__Exercise description__
Begin with the line that contains "Model this object", end with the line that contains "the seat rails.", and extract exactly that stretch of lines.

## Begin

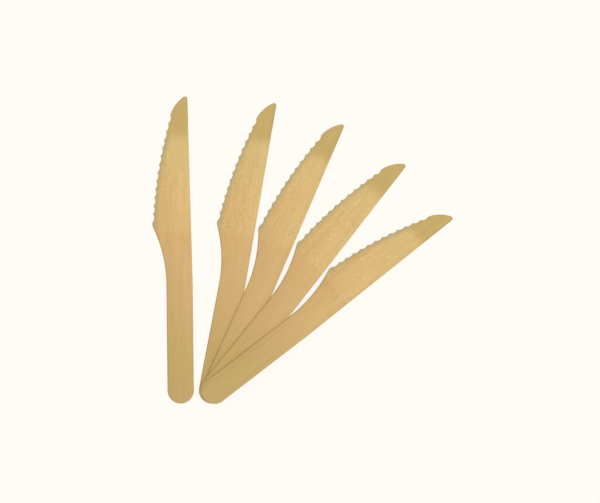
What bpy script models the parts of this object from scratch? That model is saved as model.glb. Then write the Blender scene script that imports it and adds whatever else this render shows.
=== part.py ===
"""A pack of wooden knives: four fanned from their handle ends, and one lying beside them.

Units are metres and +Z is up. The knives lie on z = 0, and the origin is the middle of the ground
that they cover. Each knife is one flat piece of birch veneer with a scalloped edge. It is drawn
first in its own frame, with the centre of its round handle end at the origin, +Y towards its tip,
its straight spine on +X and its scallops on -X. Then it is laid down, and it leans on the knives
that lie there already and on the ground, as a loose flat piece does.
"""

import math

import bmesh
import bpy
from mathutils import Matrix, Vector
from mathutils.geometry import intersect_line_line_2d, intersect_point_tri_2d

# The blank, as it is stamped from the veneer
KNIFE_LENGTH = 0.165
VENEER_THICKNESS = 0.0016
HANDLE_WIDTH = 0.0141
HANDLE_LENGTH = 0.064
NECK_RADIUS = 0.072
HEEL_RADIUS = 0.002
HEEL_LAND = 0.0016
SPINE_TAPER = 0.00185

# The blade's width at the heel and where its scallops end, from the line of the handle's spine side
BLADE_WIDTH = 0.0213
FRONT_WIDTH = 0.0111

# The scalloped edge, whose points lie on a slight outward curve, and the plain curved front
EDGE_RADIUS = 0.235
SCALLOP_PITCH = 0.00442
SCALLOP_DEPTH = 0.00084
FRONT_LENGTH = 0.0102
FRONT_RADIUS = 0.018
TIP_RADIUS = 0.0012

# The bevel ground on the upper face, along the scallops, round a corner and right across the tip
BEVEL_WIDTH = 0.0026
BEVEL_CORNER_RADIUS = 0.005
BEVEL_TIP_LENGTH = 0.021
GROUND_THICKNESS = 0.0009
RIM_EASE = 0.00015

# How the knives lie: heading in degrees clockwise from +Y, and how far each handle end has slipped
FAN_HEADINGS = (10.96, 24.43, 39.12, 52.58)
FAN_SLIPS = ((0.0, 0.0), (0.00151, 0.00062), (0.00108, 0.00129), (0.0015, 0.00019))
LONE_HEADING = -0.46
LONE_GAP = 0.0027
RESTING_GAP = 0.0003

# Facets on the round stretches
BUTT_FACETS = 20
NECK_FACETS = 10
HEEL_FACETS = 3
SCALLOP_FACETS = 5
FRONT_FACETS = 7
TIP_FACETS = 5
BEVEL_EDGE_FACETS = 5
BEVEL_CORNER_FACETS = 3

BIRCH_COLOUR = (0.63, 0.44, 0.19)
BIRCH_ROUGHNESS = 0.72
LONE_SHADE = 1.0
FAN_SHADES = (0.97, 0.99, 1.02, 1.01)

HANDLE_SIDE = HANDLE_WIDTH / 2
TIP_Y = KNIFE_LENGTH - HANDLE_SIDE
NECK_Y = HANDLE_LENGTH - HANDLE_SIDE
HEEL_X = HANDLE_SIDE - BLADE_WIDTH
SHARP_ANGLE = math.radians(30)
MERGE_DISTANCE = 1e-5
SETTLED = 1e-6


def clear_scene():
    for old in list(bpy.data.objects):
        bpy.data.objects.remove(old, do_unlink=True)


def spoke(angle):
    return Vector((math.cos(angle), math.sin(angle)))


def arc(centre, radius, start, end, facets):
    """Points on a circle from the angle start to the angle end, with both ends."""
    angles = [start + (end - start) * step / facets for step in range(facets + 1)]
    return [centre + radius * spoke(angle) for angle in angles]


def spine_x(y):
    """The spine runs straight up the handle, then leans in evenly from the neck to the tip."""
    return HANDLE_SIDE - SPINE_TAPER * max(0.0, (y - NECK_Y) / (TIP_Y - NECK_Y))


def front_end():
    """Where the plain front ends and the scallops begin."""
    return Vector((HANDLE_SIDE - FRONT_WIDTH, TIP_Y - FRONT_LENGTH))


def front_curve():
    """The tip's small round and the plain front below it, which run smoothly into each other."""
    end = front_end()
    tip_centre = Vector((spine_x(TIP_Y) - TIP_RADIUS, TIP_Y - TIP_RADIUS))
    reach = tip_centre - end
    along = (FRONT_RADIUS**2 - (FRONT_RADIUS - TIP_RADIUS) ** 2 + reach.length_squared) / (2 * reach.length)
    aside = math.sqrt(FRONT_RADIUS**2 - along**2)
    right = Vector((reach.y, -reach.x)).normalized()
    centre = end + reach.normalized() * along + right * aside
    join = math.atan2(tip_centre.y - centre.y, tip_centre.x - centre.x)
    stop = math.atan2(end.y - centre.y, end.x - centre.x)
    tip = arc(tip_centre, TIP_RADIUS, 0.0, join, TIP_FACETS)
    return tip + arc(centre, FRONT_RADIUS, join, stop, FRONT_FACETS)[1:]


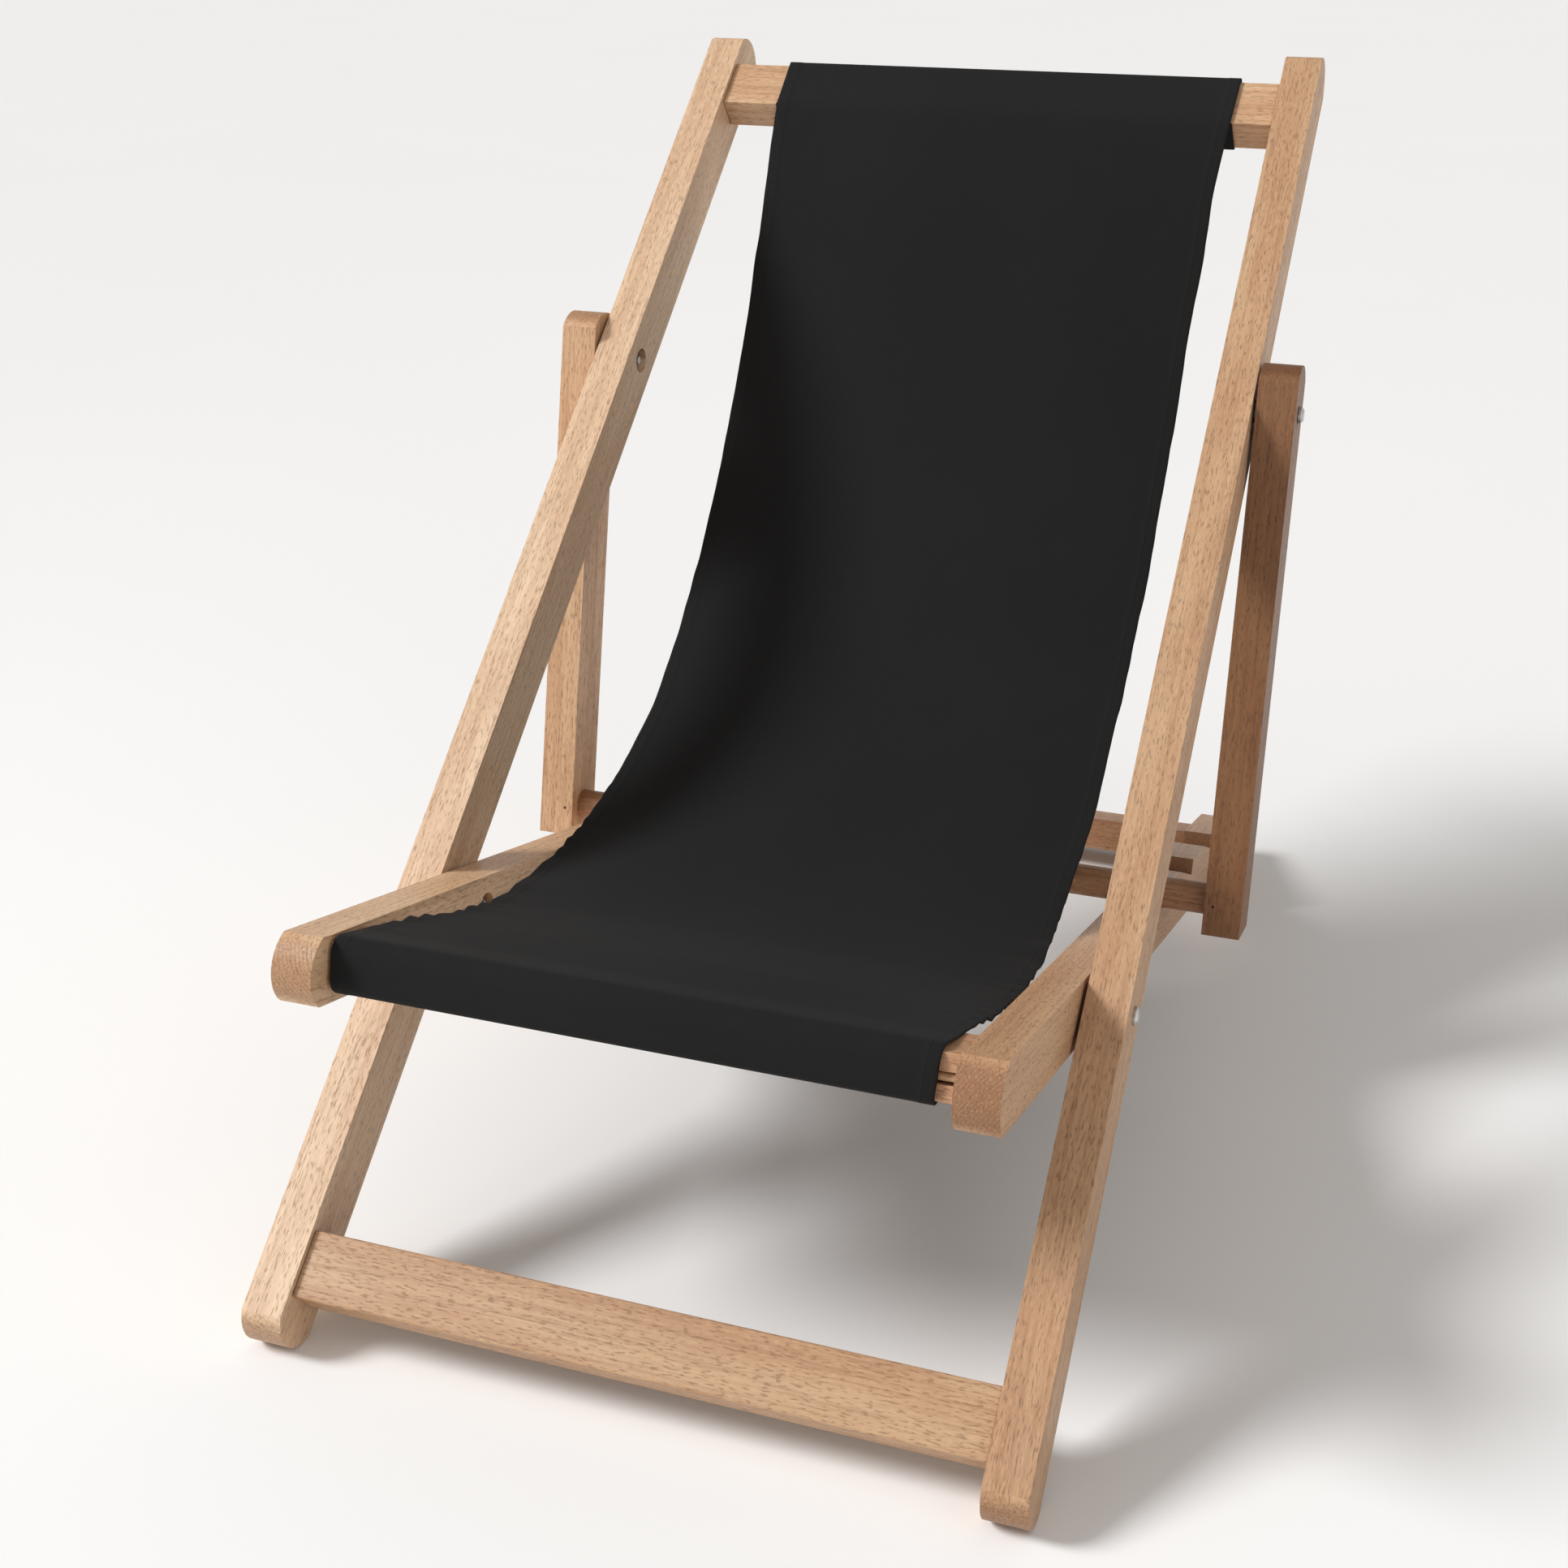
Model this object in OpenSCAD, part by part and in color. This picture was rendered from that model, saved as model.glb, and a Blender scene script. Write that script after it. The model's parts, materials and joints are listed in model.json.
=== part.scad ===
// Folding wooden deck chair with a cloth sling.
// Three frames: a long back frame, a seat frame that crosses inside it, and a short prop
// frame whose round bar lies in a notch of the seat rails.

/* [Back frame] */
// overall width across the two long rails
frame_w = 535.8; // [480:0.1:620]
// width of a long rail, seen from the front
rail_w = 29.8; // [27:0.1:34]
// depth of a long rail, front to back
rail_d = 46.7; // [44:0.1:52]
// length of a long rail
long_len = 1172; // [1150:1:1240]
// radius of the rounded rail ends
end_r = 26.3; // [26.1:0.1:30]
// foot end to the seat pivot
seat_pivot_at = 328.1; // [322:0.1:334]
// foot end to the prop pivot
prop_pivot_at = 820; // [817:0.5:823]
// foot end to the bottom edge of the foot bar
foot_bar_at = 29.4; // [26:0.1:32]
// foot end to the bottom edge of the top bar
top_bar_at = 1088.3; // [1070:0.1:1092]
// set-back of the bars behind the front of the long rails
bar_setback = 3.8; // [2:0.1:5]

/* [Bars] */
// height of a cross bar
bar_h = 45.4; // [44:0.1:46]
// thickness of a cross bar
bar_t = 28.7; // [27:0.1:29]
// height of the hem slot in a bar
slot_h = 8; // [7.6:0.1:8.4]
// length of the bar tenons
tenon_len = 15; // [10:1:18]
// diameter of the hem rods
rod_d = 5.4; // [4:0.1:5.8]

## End

__Answer to this problem__
Model this object in OpenSCAD, part by part and in color. This picture was rendered from that model, saved as model.glb, and a Blender scene script. Write that script after it. The model's parts, materials and joints are listed in model.json.
=== part.scad ===
// Folding wooden deck chair with a cloth sling.
// Three frames: a long back frame, a seat frame that crosses inside it, and a short prop
// frame whose round bar lies in a notch of the seat rails.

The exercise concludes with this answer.